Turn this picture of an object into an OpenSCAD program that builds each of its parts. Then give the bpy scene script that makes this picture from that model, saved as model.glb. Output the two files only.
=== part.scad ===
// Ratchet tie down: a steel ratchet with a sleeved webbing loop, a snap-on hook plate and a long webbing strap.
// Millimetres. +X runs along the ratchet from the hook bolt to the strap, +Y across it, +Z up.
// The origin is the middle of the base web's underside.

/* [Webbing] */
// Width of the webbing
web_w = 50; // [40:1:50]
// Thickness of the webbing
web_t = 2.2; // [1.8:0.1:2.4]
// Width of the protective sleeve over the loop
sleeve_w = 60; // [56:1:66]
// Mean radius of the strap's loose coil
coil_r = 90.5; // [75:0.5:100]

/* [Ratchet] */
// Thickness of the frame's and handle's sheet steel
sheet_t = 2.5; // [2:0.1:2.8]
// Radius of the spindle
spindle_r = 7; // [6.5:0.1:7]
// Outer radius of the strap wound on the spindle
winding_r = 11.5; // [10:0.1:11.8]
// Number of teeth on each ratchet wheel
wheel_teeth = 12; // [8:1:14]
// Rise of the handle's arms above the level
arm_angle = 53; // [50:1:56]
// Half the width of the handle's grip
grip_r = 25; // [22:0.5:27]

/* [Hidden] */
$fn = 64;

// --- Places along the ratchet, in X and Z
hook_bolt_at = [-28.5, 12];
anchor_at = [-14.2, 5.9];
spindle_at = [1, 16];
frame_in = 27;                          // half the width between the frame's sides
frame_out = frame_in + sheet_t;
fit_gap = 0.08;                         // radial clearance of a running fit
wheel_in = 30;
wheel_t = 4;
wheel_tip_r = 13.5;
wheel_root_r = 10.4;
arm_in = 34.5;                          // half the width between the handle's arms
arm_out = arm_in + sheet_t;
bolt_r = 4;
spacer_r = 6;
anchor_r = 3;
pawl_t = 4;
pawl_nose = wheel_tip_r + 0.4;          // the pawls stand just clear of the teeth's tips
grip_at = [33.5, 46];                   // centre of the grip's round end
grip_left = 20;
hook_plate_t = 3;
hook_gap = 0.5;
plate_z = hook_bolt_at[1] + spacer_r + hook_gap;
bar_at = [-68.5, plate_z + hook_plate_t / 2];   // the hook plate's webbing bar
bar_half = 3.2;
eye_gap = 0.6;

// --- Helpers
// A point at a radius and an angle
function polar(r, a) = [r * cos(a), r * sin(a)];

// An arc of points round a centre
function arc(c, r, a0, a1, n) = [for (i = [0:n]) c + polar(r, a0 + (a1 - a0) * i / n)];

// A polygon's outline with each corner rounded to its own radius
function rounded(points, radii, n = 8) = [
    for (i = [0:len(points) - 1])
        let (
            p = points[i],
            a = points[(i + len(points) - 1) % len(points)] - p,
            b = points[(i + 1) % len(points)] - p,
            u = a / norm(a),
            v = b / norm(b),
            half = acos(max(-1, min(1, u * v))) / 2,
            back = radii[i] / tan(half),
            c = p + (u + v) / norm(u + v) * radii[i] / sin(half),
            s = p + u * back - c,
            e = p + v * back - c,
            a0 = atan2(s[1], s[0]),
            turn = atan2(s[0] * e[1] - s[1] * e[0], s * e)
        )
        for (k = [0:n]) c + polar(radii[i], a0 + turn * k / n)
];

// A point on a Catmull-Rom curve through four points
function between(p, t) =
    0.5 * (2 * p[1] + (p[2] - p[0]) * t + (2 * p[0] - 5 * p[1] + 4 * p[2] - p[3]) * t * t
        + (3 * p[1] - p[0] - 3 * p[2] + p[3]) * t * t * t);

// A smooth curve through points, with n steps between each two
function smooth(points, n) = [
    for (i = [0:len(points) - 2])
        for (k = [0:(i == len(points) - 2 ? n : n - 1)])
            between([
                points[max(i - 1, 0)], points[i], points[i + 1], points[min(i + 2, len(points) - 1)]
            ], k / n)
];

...

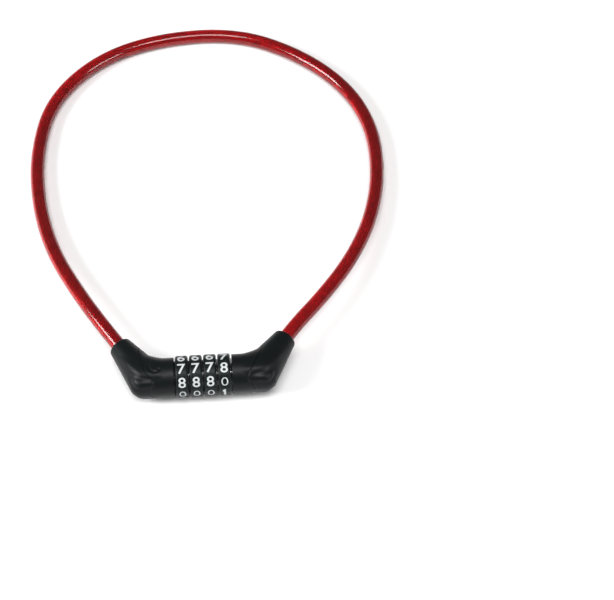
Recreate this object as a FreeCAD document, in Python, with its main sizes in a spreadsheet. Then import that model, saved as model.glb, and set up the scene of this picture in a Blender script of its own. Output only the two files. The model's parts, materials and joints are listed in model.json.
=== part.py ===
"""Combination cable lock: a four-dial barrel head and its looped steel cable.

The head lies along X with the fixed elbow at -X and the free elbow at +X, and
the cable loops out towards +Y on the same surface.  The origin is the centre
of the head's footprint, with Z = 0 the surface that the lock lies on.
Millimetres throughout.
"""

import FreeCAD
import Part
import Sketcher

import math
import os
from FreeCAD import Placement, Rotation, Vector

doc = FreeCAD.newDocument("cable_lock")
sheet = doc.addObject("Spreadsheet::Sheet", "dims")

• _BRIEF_
From the data above, count the lines where "model" occurs and give that figure and nothing else.

• _TASK ANSWER_
2